At some point after Wave, Mr. Oos’ first name had been revealed to be Gaunt. Yes, Gaunt Oos, of Ostrobothnian origin, no doubt. On these latest recordings, he had taken use of that name, so it was not entirely an un-confusing move to replace him with Mika Aalto, best known as the founding guitarist of Rotten Sound, after the War -split. Aalto himself had previously been known as Gaunt in True Black Dawn, and would continue to be known by the name after joining …And Oceans’ ranks.

This slightly renewed line-up (that also included a singing ventriloquist dummy named You) would proceed to record The Symmetry of I, The Circle of O, originally released as a double album with discs subtitled I and O in early 1999, but better known today as the version with only the first of the two halves. The record was mastered by the none other than James Murphy of Testament, Death & Obituary fame (yes, I’m name dropping for the sheer pleasure derived from it; coincidentally the only other wordsmithing …And Oceans fan/enjoyer around here that I recall also recently professed to doing this. I wonder if there’s a calculable relation between the three things).
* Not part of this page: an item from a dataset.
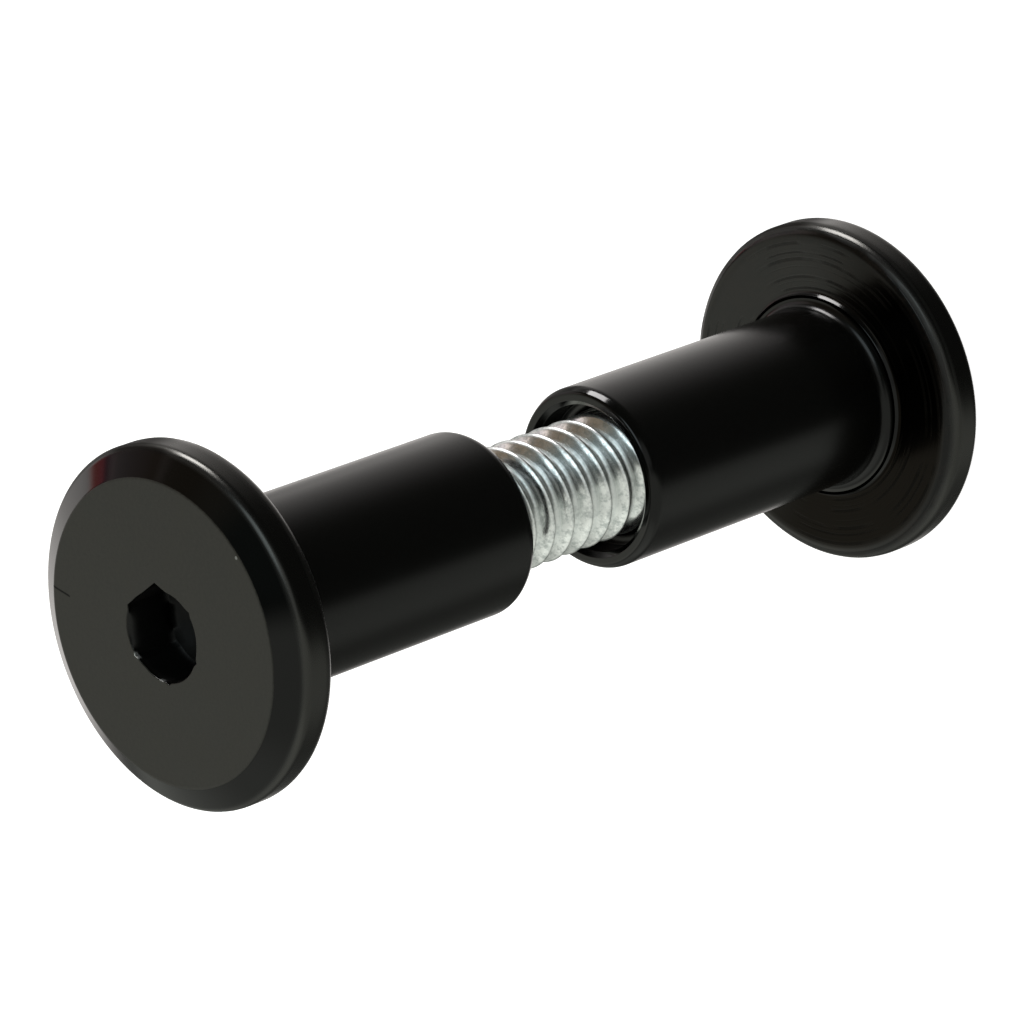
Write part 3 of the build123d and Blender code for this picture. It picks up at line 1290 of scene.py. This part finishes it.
@dataclass(frozen=True)
class Floor:
    """A plain pale floor at height 0, which gives off light too; it isn't part of the object."""

    size: float = 3.0
    cells: int = 40
    low: Colour = (0.8, 0.8, 0.8, 1.0)
    high: Colour = (0.82, 0.82, 0.82, 1.0)
    cloud_scale: float = 3.0
    roughness: float = 0.9
    glow: float = 0.9

    def build(self) -> Object:
        """Makes the floor."""
        count = self.cells + 1
        steps = np.linspace(-self.size, self.size, count)
        across, along = np.meshgrid(steps, steps, indexing="xy")
        points = np.stack([across, along, np.zeros_like(across)], axis=-1).reshape(-1, 3)
        corner = (np.arange(self.cells)[:, None] * count + np.arange(self.cells)).ravel()
        quads = np.stack([corner, corner + 1, corner + count + 1, corner + count], axis=-1)
        floor = mesh_object("floor", points, [quads])
        floor.data.materials.append(self._material())
        floor.visible_glossy = False
        return floor

    def _material(self) -> Material:
        """Makes the floor's material."""
        graph = MaterialGraph("pale_floor")
        cloud = graph.noise(graph.place(), self.cloud_scale)
        return graph.close(
            Base_Color=graph.tint(graph.ramp(cloud, 0.3, 0.7), self.low, self.high),
            Roughness=self.roughness,
            Specular_IOR_Level=0.0,
            Emission_Color=(1.0, 1.0, 1.0, 1.0),
            Emission_Strength=self.glow,
        )


def main() -> None:
    """Builds the pieces, the finishes and the studio, and reports each piece."""
    logging.basicConfig(level=logging.INFO, format="%(name)s: %(message)s")
    thread = Thread()
    stud = Stud("threaded_stud", "stud", thread)
    nuts = [
        CapNut("rear_barrel", "rear_nut", Facing.DOWN, REAR_WEAR_AND_SHADE, thread, stud.crest_start),
        CapNut("front_barrel", "front_nut", Facing.UP, FRONT_WEAR_AND_SHADE, thread, stud.crest_start),
    ]
    effects = Effects()
    black, zinc = BlackFinish().material(effects), ZincPlate().material(effects)
    for maker, finish in ((stud, zinc), *((nut, black) for nut in nuts)):
        piece = maker.build()
        piece.data.materials.append(finish)
        LOG.info("%s: %d vertices, %d faces", piece.name, len(piece.data.vertices), len(piece.data.polygons))
    viewpoint = Viewpoint()
    viewpoint.build(Vector((0.0, 0.0, CAD_BOX[1].z)))
    Floor().build()
    Surround(viewpoint).build()
    Softbox().build(viewpoint)
    bpy.context.scene.view_settings.view_transform = "Standard"


if __name__ == "__main__":
    main()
Now if I said that I had said something about busier key & string arrangements, would you remember it? No? Good, because I lied. There was, however, a better balance between the guitars and keys. More distinct and separate riffs and guitar melodies carried the compositions this time around, as demonstrated on “Aquarium of Children – Ajatusten Merenpinta” or a personal favourite—”I Wish I Was Pregnant.” The keys had given up the spacey, meditative tones, though some songs like “Sålipsism” still featured unusually calm key motifs, only executed with more casual tones.

That is to say, the first of the two discs followed these lines, while the second, O, sought out different waters. Instrumental in it’s approach, it featured a more electronic approach with songs in the vein of ambient and industrial music. I cannot truthfully claim to return to it nearly as much as I, but cuts like “Injected With Silence,” “Higher Levels of Microbotic Fields” and “Molecules” have never entirely left rotation either.

Soon after, Martikkala, Saari, Strämsholm, Kontio and Aalto founded a side-project also named O, a much rawer group of twisted, primal black metal with abstract and unintelligible themes. The group released two songs as a split with Flauros in 2000, and later re-released their half as a self-titled EP in 2004. The base riffing draws heavy parallels to …And Oceans, but in a much more hateful, violent and heavy guise—essentially extracting one aspect of the main group’s music and imbuing it with elements that had lain relatively dormant ‘neath the waves. Even the logo draws parallels to …And Oceans’, by extracting its middle point for its own ends and purposes.

And this is where we must leave our heroes. In the middle of the road, gathering strength to enter the studio to record their third full-length album. And it is here that we shall meet them again, with all their side-projects and shenanigans. When the time comes.